In a Young’s double-slit experiment, the intensity at the central maximum in the interference pattern on the screen is \( I_0 \). Find the intensity at a point on the screen where the path difference between the interfering waves is \( \frac{\lambda}{6} \).

Hint:

In Young's double-slit experiment, when a path difference \( \Delta x \) is given, convert it to phase difference using \( \delta = \frac{2\pi}{\lambda} \Delta x \). Use the cosine squared formula to compute intensity.

Answer 1

The intensity at a point in Young's double-slit experiment is given by: \[ I = I_0 \cos^2\left(\frac{\delta}{2}\right) \] where \( \delta \) represents the phase difference between the two waves.

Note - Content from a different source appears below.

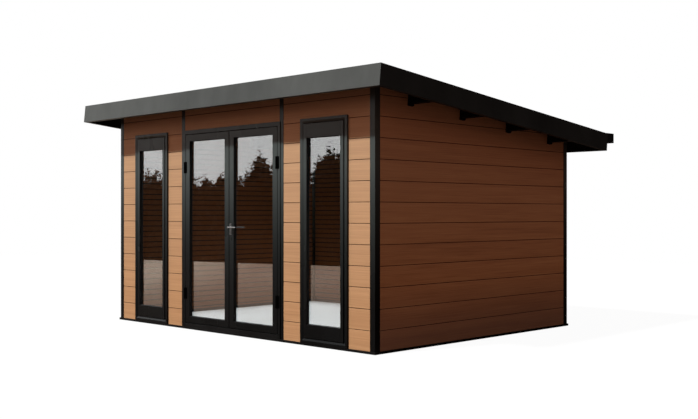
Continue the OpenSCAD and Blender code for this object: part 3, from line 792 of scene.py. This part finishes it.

Given a path difference of \( \frac{\lambda}{6} \), the corresponding phase difference is: \[ \delta = \frac{2\pi}{\lambda} \cdot \frac{\lambda}{6} = \frac{2\pi}{6} = \frac{\pi}{3} \] The intensity can now be calculated as: \[ I = I_0 \cos^2\left(\frac{\pi}{6}\right) = I_0 \left(\cos\frac{\pi}{6}\right)^2 = I_0 \left(\frac{\sqrt{3}}{2}\right)^2 = I_0 \cdot \frac{3}{4} \] Therefore, the required intensity is: \[ \boxed{I = \frac{3}{4} I_0} \]